Things are a bit complicated in healthcare, to say the least.

Whether it’s additional regulations, a competitive market or changing patient demographics, care delivery is becoming more complex every year. Thankfully, the tools to help physicians deal with the challenges have also evolved.

Marty Khatib, JD, RT, is keenly aware of the demands facing medical imaging as the director of imaging services at Mercy San Juan Medical Center and functional lead for hospital imaging in Dignity Health’s Greater Sacramento, Calif., service area. He notes that today’s dynamic environment can only be navigated with the right people and technology.

“Imaging plays a very key role in the lifecycle of diagnosis and treatment because we have some of the best tools to provide early detection, so therefore our services are constantly in demand,” says Khatib. “That makes our performance even more mission-critical. I think it’s imperative that we have the right innovative technology and the right partners.”

Clearing the hurdles

What, specifically, does Khatib see as the biggest hurdles for radiology to clear? It’s essentially a three-pronged effort. First, the regulatory environment keeps changing, with one of the more significant developments being the upcoming CMS requirement that all high-end imaging, such as CT or MRI, undergo some sort of evidence-based clinical decision support review.
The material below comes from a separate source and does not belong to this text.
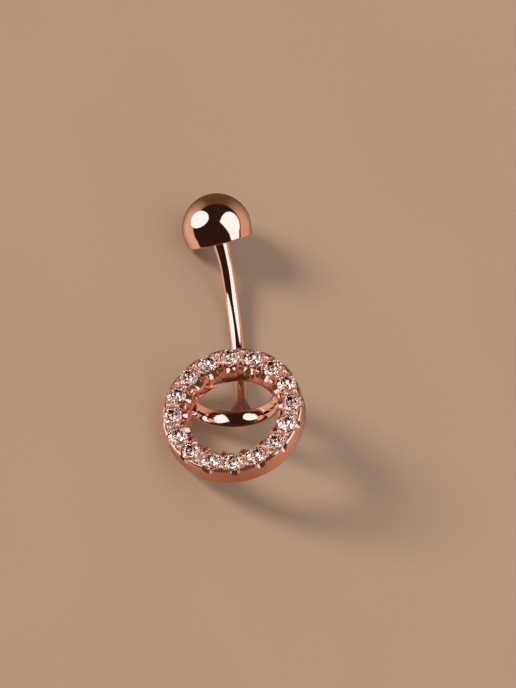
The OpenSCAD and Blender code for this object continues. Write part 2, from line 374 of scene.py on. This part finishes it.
def bar():
    """The bar: a circle spun through the bend and then through a small lean, drawn out to
    a wider straight end and the post. It flares where it is soldered to the bridge."""
    steps, lean_steps, end_steps = 150, 14, 12
    lean_start = TIP_ANGLE - HALF_LEAN_L / BEND_R
    sweep = ROOT_ANGLE + lean_start
    root, root_way = bend_point(-ROOT_ANGLE)
    bpy.ops.mesh.primitive_circle_add(
        vertices=64, radius=BAR_R, location=root, rotation=(-math.pi / 2 - ROOT_ANGLE, 0, 0),
    )
    rod = named("bar")
    edit(rod)
    bpy.ops.mesh.select_all(action="SELECT")
    bpy.ops.mesh.spin(steps=steps, angle=-sweep, center=(0, BEND_Y, BEND_Z), axis=(1, 0, 0))
    start, along = bend_point(lean_start)
    pick_section(start, along)
    bpy.ops.mesh.select_mode(type="EDGE")
    lean = along.angle(TO_TIP)
    lean_r = HALF_LEAN_L / math.tan(lean / 2)
    axis = along.cross(TO_TIP).normalized()
    lean_centre = start + lean_r * axis.cross(along)
    bpy.ops.mesh.spin(steps=lean_steps, angle=-lean, center=lean_centre, axis=axis)

    end_l = END_L - HALF_LEAN_L
    end_start = TIP - end_l * TO_TIP
    pick_section(end_start, TO_TIP)
    bpy.ops.mesh.select_mode(type="EDGE")
    radius = BAR_R
    for k in range(1, end_steps + 1):
        share = k / end_steps
        wider = BAR_R + (END_R - BAR_R) * share * share * (3 - 2 * share)
        pull(*(TO_TIP * end_l / end_steps))
        resize(*[wider / radius] * 3, end_start + TO_TIP * end_l * share)
        radius = wider
    pull()
    resize(*[POST_R / END_R] * 3, TIP)
    pull(*(TO_TIP * POST_L))
    bpy.ops.mesh.edge_face_add()

    for k in range(steps):
        length = BEND_R * sweep * k / steps
        left = 1 - max(length - SOLDER_START, 0) / SOLDER_L
        if left > 0:
            centre, along = bend_point(sweep * k / steps - ROOT_ANGLE)
            pick_section(centre, along)
            resize(1 + SOLDER_WIDE * left ** 1.5 / BAR_R, 1, 1, centre)
    pick_section(root, root_way)
    bpy.ops.mesh.select_mode(type="EDGE")
    bpy.ops.mesh.edge_face_add()
    done()
    tidy_mesh(rod)
    return lay(rod, REST)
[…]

This mandate, recently delayed but likely to go into effect sometime in 2017, will bring interesting and constructive change to the imaging environment, predicts Khatib.

“Providers will have to have solutions in place that will provide dynamic research and recommendations when they are considering certain diagnosis and ordering advanced modality imaging procedures,” he says.

Second, the changing reimbursement challenges require an even more efficient and effective tactical and operational effort. This is where all the important elements such as collaborative planning and implementation at all levels can lead to highly productive environments.

Finally, technology itself has transformed care as it seeks to improve it. Digital environments demand enterprise-level strategies. Radiology and healthcare in general, must not operate in silos anymore.

Tools for working at the enterprise level

To meet these challenges, Khatib says his organization looks for specific capabilities in its Medical Imaging IT investments.

“We required a partnership with a vendor who had an enterprise solution that would allow us to reconcile geographical constraints,” he says. For example, the enterprise worklist on the McKesson PACS used at Khatib’s organization allows radiologists across multiple locations to prioritize their attention to the most urgent cases in their queue. Moreover, subspecialty reads can be better managed using this technology which has led to superior outcomes in quality and turnaround times.

“Especially as telemedicine expands its footprint in healthcare, that sort of intelligent functionality is key to providing appropriate access for patients,” says Khatib.

Another key element is making sure that essential systems can be integrated and interfaced with new software, even from other companies. Khatib explains this was a priority in working with McKesson, and the vendor has been very open to integration with other software that can complement workflows.

“The golden rule for technology adoption for us has always been that you want to purchase technology that complements your current state workflow, rather than the other way around. This approach provides the most innovative opportunity and flexibility,” says Khatib. “In healthcare, we could always use more flexibility because we always have to do more with less.”